Enfin, la troisième information judiciaire révélait l’existence de versements de commissions par le groupe Airbus à destination d’un intermédiaire, gérant d’une société privée, et de son fils, ancien officier du ministère de la défense, pour faciliter la négociation et la conclusion de six contrats en République tchèque, au Koweït, en Croatie et au Turkménistan, conclus entre 2003 et 2009. Toutefois, les investigations n’ont pas permis de déterminer les bénéficiaires effectifs des commissions.
Le PNF a considéré qu’un certain nombre de ces faits étaient susceptibles de recevoir la qualification de corruption d’agent public étranger prévue à l’article 435-3 du Code pénal et de corruption d’agent public prévue à l’article 433-1 du Code pénal.
Une amende d’intérêt public minorée
Par cette convention, qui n’emporte pas de déclaration de culpabilité et n’a pas les effets d’un jugement de condamnation[5], Airbus s’est engagé à payer une amende d’intérêt public de 15 856 044 euros, un montant relativement bas en comparaison de l’amende résultant de la CJIP du 31 janvier 2020.
Au titre de l’article 41-1-2 du Code de procédure pénale, l’amende d’intérêt public est fixée proportionnellement à l’avantage tiré de l’infraction et peut aller jusqu’à 30% du chiffre d’affaires moyen annuel calculé sur les trois dernières années[6] – dans le cas d’Airbus, 57,513 milliards d’euros (2019-2021) –, soit un maximum de près de 17 milliards d’euros.
Le montant de l’amende convenue pour cette seconde convention correspond aux sommes versées par Airbus au titre des rémunérations et commissions des facilitateurs dans les contrats conclus en Libye et au Kazakhstan. Elle n’a pas, à ce titre, de vocation punitive.
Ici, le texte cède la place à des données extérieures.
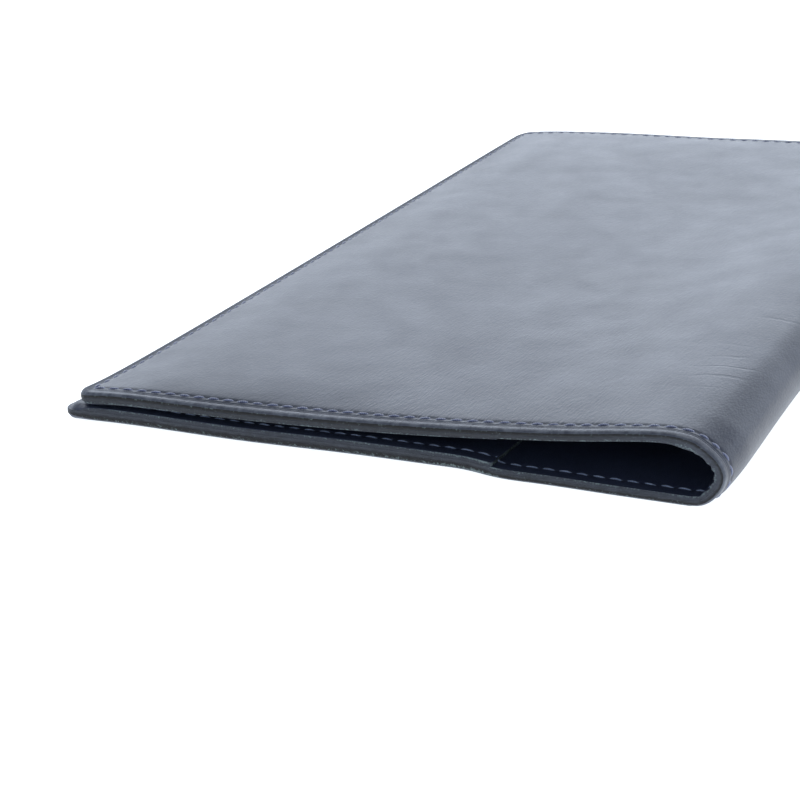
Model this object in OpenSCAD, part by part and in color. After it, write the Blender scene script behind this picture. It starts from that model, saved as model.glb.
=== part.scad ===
// Passport holder: one outer leather and one lining, folded in two round a rolled spine, with a
// pocket flap sewn inside each cover by a single seam that runs round the whole edge.
// It lies closed on its back cover. X runs across it towards the spine, Y runs along the spine,
// Z is up, and the origin is in the middle of its length and width, on the surface it lies on.

/* [Covers] */
// Length of the holder, along its spine
cover_len = 155; // [140:1:170]
// Width of the closed holder, from the back cover's open edge to the outside of the spine
closed_w = 94; // [92:1:104]
// How far the front cover stops short of the back cover's open edge
front_setback = 2.2; // [0:0.1:4]
// Radius of the corners at the two open edges
corner_r = 2.5; // [1:0.5:5]

/* [Leather] */
// Thickness of the outer leather
leather_t = 0.9; // [0.7:0.05:1.1]
// Thickness of the lining
lining_t = 0.55; // [0.4:0.05:0.7]
// Thickness of a pocket flap
flap_t = 0.6; // [0.4:0.05:0.8]

/* [Pockets] */
// Width of a pocket flap, from its cover's open edge to its own free edge
flap_w = 64; // [50:1:75]
// Gap between the two flaps where they come closest, when the holder is closed
closed_gap = 0.15; // [0.1:0.05:0.5]

/* [Spine] */
// Outside radius of the rolled spine
spine_r = 4.75; // [4.4:0.05:6]
// How far outside the leather each fold's axis lies
axis_lift = 0.025; // [0.01:0.005:0.05]

/* [Seam] */
// Distance from the edge to the middle of the seam
seam_inset = 2.3; // [1.8:0.1:3]
// Width of the thread
thread_w = 0.45; // [0.3:0.05:0.6]
// Depth of the thread, which is sunk flush into the leather
thread_t = 0.2; // [0.15:0.05:0.3]

/* [Hidden] */

// Layer radii round the spine's centre line, from the outside in
lining_r = spine_r - leather_t;
flap_r = lining_r - lining_t;
stack_t = leather_t + lining_t + flap_t;

// Each cover's reach from the spine's centre line to its open edge
back_reach = closed_w - spine_r;
front_reach = back_reach - front_setback;

// The front cover leans down from the top of the spine until its flap nearly meets the back's
cover_tilt = asin((2 * (spine_r - stack_t) - closed_gap) / front_reach);

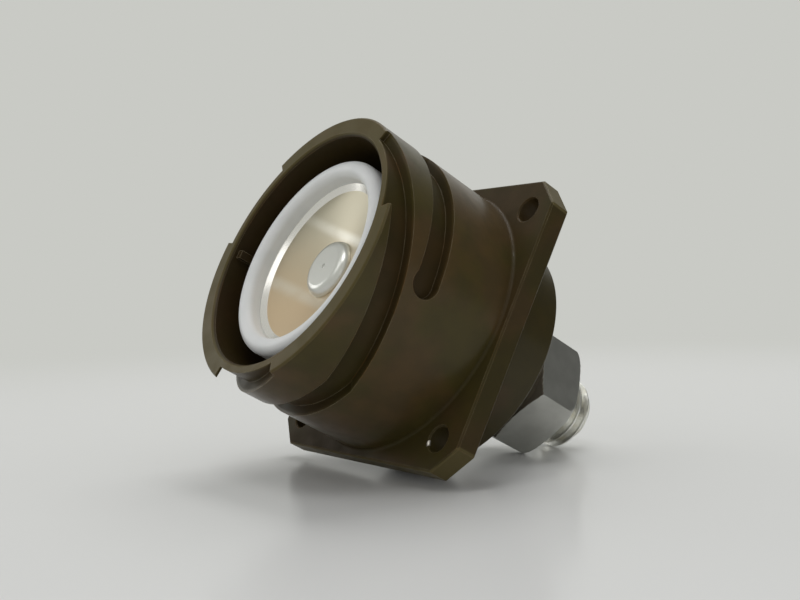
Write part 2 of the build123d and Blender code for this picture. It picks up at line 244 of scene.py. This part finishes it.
def shell_zones(finish):
    """Masks for the faces of the shell that look different from each other."""
    flange_front = 4.5 * MM
    barrel_radius = 28.35 * MM
    bore_radius = 25.0 * MM
    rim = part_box("shell")[1].z
    x = finish.along("X")
    y = finish.along("Y")
    height = finish.along("Z")
    radius = finish.axis_distance()

    rim_face = height.ramp(rim - 0.5 * MM, rim - 0.1 * MM)
    barrel = height.ramp(flange_front + 0.3 * MM, flange_front + 0.8 * MM)
    sunk = (barrel_radius - radius).ramp(0.3 * MM, 0.8 * MM) * (1 - rim_face)
    bore = (bore_radius - radius).ramp(0, 0.4 * MM) * (1 - rim_face)
    boss = 1 - height.ramp(-0.8 * MM, 0)
    turned = (barrel * (1 - rim_face) * (1 - sunk)).larger(boss)

    front = height.ramp(flange_front - 0.1 * MM, flange_front - 0.05 * MM) * (1 - barrel)
    # the lower part of the flange's front, which gets painted shade and a duller finish
    low_front = front * (1 - x.ramp(-30 * MM, -20 * MM)) * y.ramp(-12 * MM, 4 * MM)
    cut_corners = radius.ramp(38.6 * MM, 38.8 * MM)
    lower_side = 1 - x.ramp(-29.9 * MM, -29.7 * MM)
    return {
        "rim_face": rim_face,
        # painted shade: a little darker on the flange and the boss, darkest in the grooves and the
        # bore
        "painted_shade": 0.3 + barrel * (0.4 * sunk - 0.3),
        "bore": bore,
        "turned": turned,
        "low_front": low_front,
        # painted light on the flange's cut corners and lower side
        "painted_light_corners_and_side": cut_corners.larger(lower_side),
        "nick": hole_nick(x, y, height),
    }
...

Cette amende, qui semble minorée, “tient compte de l’amende substantielle déjà versée en 2020”[7], laquelle couvrait un comportement global du groupe Airbus, auquel celui-ci a mis fin en 2015.
L’ordonnance de validation de la CJIP a aussi confirmé le paiement de dommages et intérêts à des associations constituées parties civiles : Anticor pour un montant de 25 000 euros, dont 5 000 euros au titre de ses frais de justice, et Sherpa pour un montant de 1 euro.
La conclusion de cette CJIP permet à Airbus d’éviter une déclaration de culpabilité, un risque de condamnation à une amende pouvant aller jusqu’au décuple du produit tiré de l’infraction[8], outre les peines des articles 433-25, 433-26 et 435-15 du Code pénal, et éteindra l’action publique à son encontre une fois ses obligations exécutées[9].